See the 1933 Oxford English Dictionary’s definition of “child”, the 1923 Webster’s Dictionary definition of “child”, the 1910 Black’s Legal Dictionary definition of “child”, and compare to our dictionary definitions earlier.
In 1975, the Supreme Court upheld this exclusion, partially on the basis of judicial deference to agency interpretation and partially on the basis of a peculiar legislative history… but mostly on the basis of the majority’s own personal sense (citing no authority whatsoever, much less a dictionary or law) that the “ordinary meaning” of “dependent child” means “an individual already born, with an existence separate from its mother.” Given that this was the exact same court that had decided Roe v. Wade less than two years earlier, this attitude toward unborn children is perhaps not a big shocker.
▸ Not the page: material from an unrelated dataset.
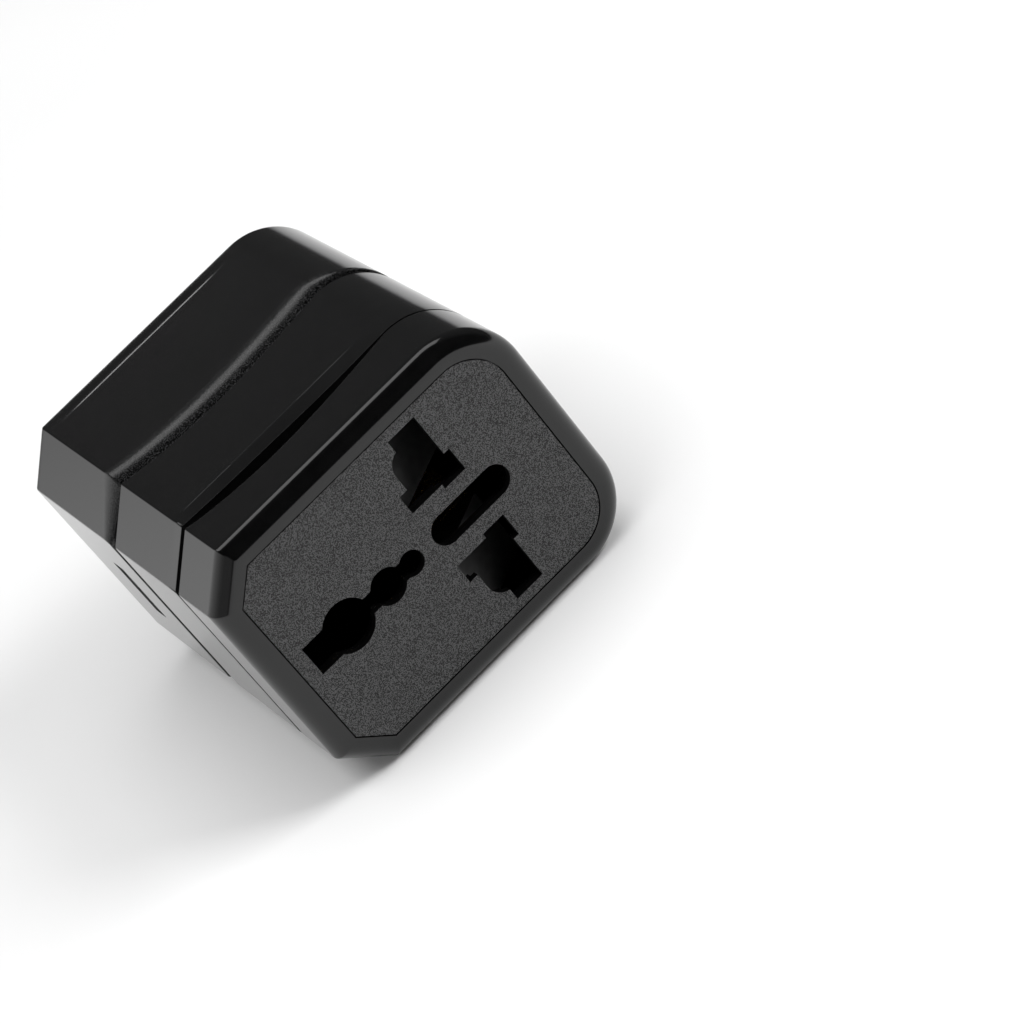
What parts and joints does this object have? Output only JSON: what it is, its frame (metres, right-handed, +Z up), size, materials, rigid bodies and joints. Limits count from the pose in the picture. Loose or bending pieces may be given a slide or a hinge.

The dissent notes that the Supremes’ personal sense of what “child” meant conflicted with the decisions of five out of six circuit courts and at least ten district courts that had considered the question (although at least four district court agreed with SCOTUS). This alone shows that the Supreme Court’s vague, unsourced sense of the “ordinary meaning” of the word “child” was simply wrong.
7 Term. R. 100, 1 Bl. (Cooley's Ed.) 180, if you can read inscrutable ancient judicial cites or have a fancy-pants Westlaw subscription that can.
See part III-D of Justice Alito’s draft Dobbs opinion and its citations, on pages 58 and 59.
The Born-Alive Infants Protection Act of 2002 (codified at 1 USC 8) did define all children born alive as “persons” and as “human beings”. At first, this may seem like pretty bad news for our case! However, the BAIPA also included this clause, which absolutely prevents BAIPA from being used to support or undermine the legal status of the unborn child:
(c) Nothing in this section shall be construed to affirm, deny, expand, or contract any legal status or legal right applicable to any member of the species homo sapiens at any point prior to being “born alive” as defined in this section.
The PBABA is codified at 18 USC 1531. However, the codification lacks Congress’s bracing findings of fact. Those findings are worthwhile reminders of what so-called “bills to codify Roe”, such as the Women’s Health Protection Act, would restore to the United States. So read the PDF of the bill as-enacted.
The strongest evidence I have seen presented in a federal ruling was the fact (noted in Burns v. Alcala) that Congress considered legislation (which failed to pass) to expressly exclude unborn children from welfare benefits in 1972. This evidence, however, can be read to favor either side (as Justice Marshall points out in dissent). This is one reason courts don’t do legislative history like this anymore.
To be sure, the definition in 26 USC 152 still includes the word “individual” and presumes that a “child” is also an “individual.” However, Cassman’s holding that “individual” means “person” holds much less water under the new language, especially in light of the gloss Congress has subsequently placed on the word “child.” We could even concede that Cassman’s holding may have been correct under the Internal Revenue Code of 1986 without extending that holding to cover the different language (and different original public meaning) of the current law.
I’m a retired IRS lawyer. Just wanted to tell you that I enjoyed reading this article. And in my view, you’ve got openers.